Above: Minister Brian Mason launches commercial trucking consultations at Alberta Motor Transport Association in Rocky View.
by Morinville News Staff
The Government of Alberta is seeking input on its plan to improve training, testing, and oversight of all Alberta drivers, particularly those in the commercial trucking industry.
Consultations will take place on three initiatives: mandatory entry-level training for commercial drivers, pre-entry requirements for new commercial carriers, and modifications to the road test model for all driver’s licence classes.
“Safety on Alberta roads is a top priority and a commitment of our government,” said Minister of Transportation Brian Mason. “We have laid the groundwork for changes that will enhance safety and improve services for Albertans. Now we need to hear from Albertans and stakeholders about the best approach.”
Chris Nash, president of the Alberta Motor Transport Association said his organization puts safety above all.
“We believe minimum standard training is required for both new and existing commercial drivers and carriers to operate on Alberta’s roadways,” Nash said. “We look forward to working with government to develop standard training in the transportation industry.”
The feedback will inform the government’s plan to introduce mandatory training and enhanced road and knowledge tests for drivers seeking to obtain: Class 1 driver’s license (tractor trailer), Class 2 driver’s license (bus), and “S” endorsements (school bus).
Alberta will also consider introducing requirements for new Alberta commercial carriers to prove their compliance with national standards before receiving safety certification. Currently, companies have 60 days to prove compliance with federal transportation safety regulations.
The government is also considering returning driver testing to the hands of government examiners.

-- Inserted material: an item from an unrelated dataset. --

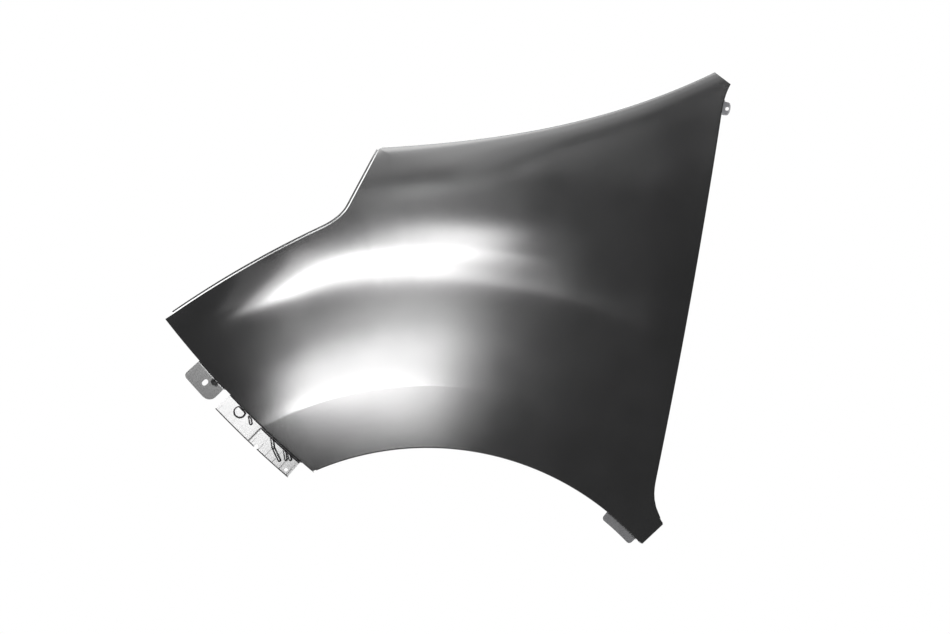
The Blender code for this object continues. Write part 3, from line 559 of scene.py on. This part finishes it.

The province says the changes follow a 2016 independent report which identified issues in the industry. The announcement comes shortly after Jaskirat Singh Sidhu was charged with 29 counts of dangerous driving in relation to the Humbolt tragedy, and a day after Sukhdeep Deol was charged with dangerous operation of a motor vehicle causing death and criminal negligence causing death in the Thorhild collision with a school bus that resulted in the death of 15-year-old Maisie Watkinson.